| Source excerpt |

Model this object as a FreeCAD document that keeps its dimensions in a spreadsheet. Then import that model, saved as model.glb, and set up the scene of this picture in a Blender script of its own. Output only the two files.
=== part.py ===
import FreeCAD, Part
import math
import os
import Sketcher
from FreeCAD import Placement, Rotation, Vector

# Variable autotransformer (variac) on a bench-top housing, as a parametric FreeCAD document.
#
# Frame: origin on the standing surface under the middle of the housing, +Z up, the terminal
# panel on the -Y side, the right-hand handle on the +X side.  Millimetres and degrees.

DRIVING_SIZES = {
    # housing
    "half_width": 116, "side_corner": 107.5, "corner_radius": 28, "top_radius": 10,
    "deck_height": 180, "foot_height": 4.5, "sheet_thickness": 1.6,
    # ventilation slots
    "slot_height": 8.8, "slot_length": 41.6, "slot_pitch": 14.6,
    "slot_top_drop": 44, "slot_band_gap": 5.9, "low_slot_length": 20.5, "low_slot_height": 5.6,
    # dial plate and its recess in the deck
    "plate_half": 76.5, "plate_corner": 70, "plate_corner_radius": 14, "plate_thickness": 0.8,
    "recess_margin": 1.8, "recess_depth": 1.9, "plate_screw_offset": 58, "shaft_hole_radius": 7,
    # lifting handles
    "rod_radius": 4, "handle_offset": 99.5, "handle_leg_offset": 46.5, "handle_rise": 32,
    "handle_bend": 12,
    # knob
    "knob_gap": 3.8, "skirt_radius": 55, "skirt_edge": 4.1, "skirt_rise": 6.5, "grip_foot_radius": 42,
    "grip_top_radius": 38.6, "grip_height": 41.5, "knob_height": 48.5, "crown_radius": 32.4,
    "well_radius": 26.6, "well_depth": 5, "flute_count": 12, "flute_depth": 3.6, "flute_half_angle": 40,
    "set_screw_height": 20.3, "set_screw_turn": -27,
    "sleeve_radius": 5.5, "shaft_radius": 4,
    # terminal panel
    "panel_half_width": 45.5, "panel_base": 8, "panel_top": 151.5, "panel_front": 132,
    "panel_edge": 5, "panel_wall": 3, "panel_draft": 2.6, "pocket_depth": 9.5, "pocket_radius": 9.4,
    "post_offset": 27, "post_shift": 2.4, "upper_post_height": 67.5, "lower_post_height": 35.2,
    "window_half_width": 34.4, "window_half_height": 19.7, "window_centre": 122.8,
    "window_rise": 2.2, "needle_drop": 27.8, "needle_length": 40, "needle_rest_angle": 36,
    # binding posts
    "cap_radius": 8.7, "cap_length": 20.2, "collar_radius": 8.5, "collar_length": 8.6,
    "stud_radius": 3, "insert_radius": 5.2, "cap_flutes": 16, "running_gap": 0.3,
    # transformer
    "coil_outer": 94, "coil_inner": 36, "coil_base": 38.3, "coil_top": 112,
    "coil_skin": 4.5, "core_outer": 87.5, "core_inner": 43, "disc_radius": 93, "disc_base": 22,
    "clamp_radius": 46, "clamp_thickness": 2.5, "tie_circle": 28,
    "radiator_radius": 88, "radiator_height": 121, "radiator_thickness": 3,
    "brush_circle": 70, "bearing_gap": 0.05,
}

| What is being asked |
Working from the listing above, pick out every line that has "FreeCAD" and copy it.

| Correct result |
Model this object as a FreeCAD document that keeps its dimensions in a spreadsheet. Then import that model, saved as model.glb, and set up the scene of this picture in a Blender script of its own. Output only the two files.
import FreeCAD, Part
from FreeCAD import Placement, Rotation, Vector
# Variable autotransformer (variac) on a bench-top housing, as a parametric FreeCAD document.